The local softball league is a fiercely followed institution. This year the Wainos beat the Mudhens in a surprise upset. After having ceremonially dunked the team in Plum Cove, the teams retire to the parking lot and grill hot dogs, smoke and drink Bud. The conversation gets louder and louder, and eventually dissipates with the sound of screaming tires around midnight. We would complain to the police, but since the police constitute an equal force on the teams with firemen and DPW workers, there's really not much point. We've come to enjoy it. Sometimes a slugger will hit something onto the front lawn, to great applause.

So what were the fish heads doing on the ball field? Another great Lanesville tradition is the annual bluefish tournament. Lane's cove, the hub of Lanesville, is a tiny fishing port. It is shielded from the north easterly winds by a mighty granite wall made of uneven blocks probably weighing half a ton to a ton. The No-name storm of October 31st 1991 removed a couple of feet of those blocks from the top of the wall, but they've been replaced.

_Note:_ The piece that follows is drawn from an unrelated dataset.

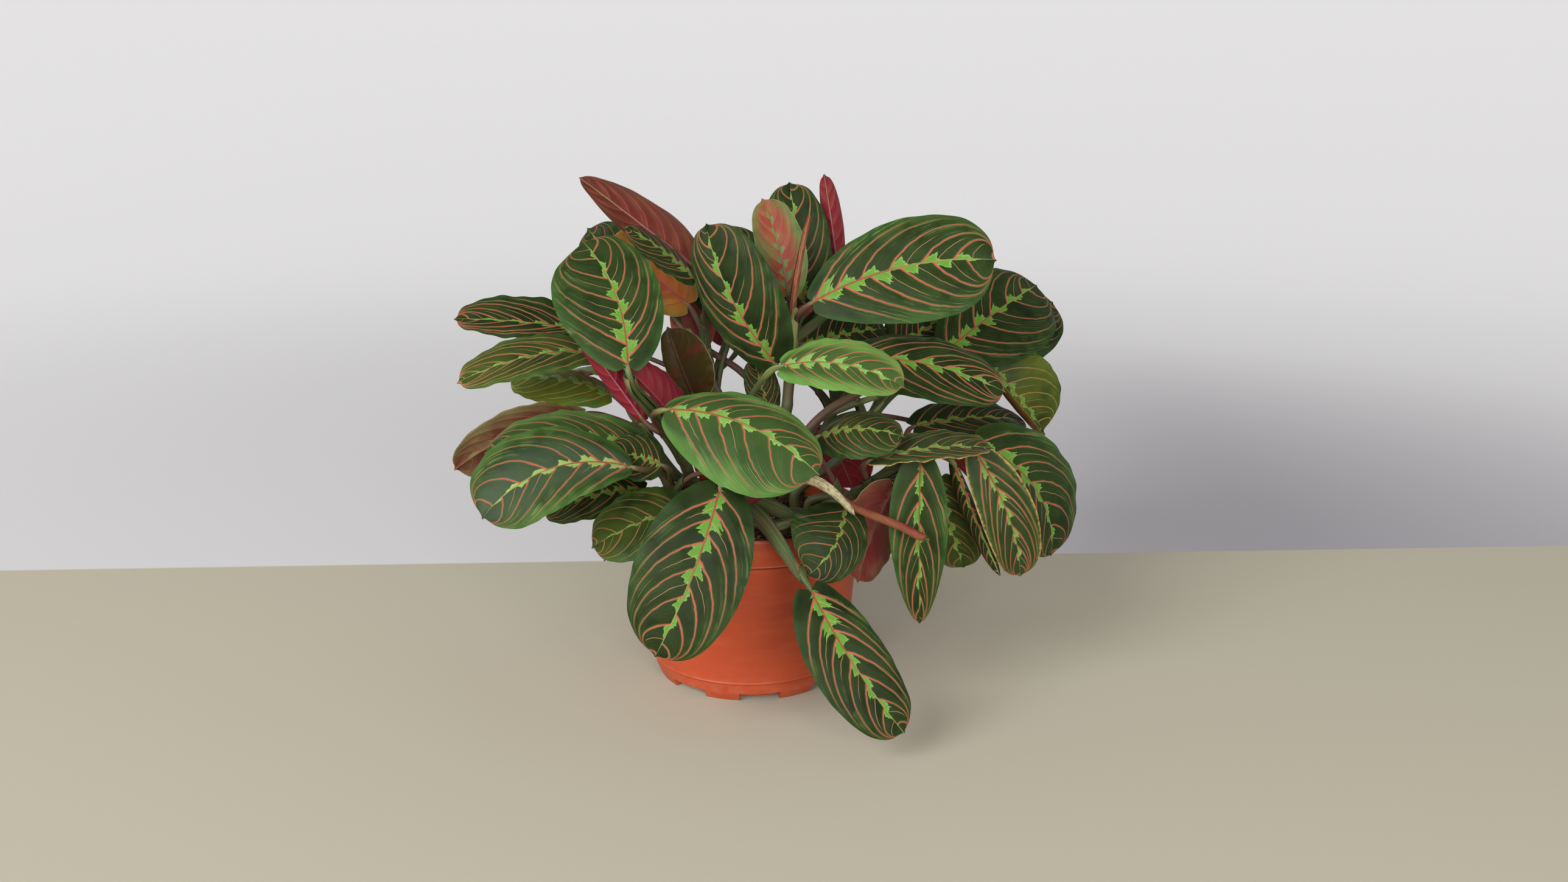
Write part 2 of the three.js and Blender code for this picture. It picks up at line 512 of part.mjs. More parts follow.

The big celebration at Lane's Cove is July 4th, when a huge bonfire used to be built and an eccentric and seemingly disorganized parade. There are plastic buckets and cola cans for percussion, the odd trumpet and car or boat horn, a man dressed as Amy Winehouse, a giant papier mache lobster with moving claws and long feelers that have to be lowered to pass under the utility lines. The parade usually ends at the bonfire, twenty vertical feet of waste wood, palates, a piano perhaps, topped off with a small shed or outhouse, and decorated with a nasty sign excoriating NOAA and especially Jane Lubchenco, who believes that fisherman are piratical, anarchistic criminals who should be driven out of business. The bonfire is no longer built, because last year's event attracted a lot of outsiders who started fights (probably by standing around not looking like locals) There were incautiously lit fireworks and a couple of quarter sticks of dynamite, a remnant of the quarrying days, thrown with sparking fuses, at the last moment into the cove waters.

The locals are mostly lobstermen and tuna fishers (mostly both) for whom the bluefish runs are a recreational opportunity. "The number of entrants have been increasing each year and this year it was 540. It was an exceptionally beautiful day--no clouds until late afternoon, light to no breeze, flat calm seas, and moderate temperatures." This was fair weather sailing for the fishermen, who fish in appalling conditions in most seasons and impossible conditions in the winter. "The winner of the tournament brought in a fish that was 10 lbs, 6 oz. Not really a big Bluefish--15 pounders were common in the last few years. One entrant commented that though the fish weren't large they had stopped counting because they caught so many."* So someone from the tournament had dressed the fish and dumped their remains in the sandlot can. This may cause a tiny friction between those who dumped and those who will have to clean up, but there is such closeness in this village, it probably won't last.

Lanesville has been an isolated community, developing it's own ways of getting along, and preserving their traditions with jealous pride. There has always been an admixture of summer people, who are important to the local economy, but they leave after Labor Day, when metaphorical tumbleweeds drift down Washington Street. There are those who consider the village to be an unusually weird place. Kory Cucuru, from the urban center of Gloucester, calls Lanesville "Gloucester's Area 51" in his book "St Peter's Fiasco", a knowing parody of "The Perfect Storm". It is full of writers, architects, potters, dancers, artists of all kinds. It has had this adjunct population since the middle of the 19thC, when the railroad opened up the Cape. It has a very large number of AA meetings for such a small town. It is reputed to be a center of witchcraft. Many folks practice Oriental religions, martial arts and yoga. The woods of Dogtown, the little known (until recently) center of the Cape have always seemed mysterious, though they are little more than a hangout for teenagers to light fires and get drunk or high. Hunters, tree-huggers, housing developers - all kinds of interests are fighting to change Lanesville's ancient and shabby innocence. I hope it preserves itself and its eccentricity. I wouldn't want it any other way.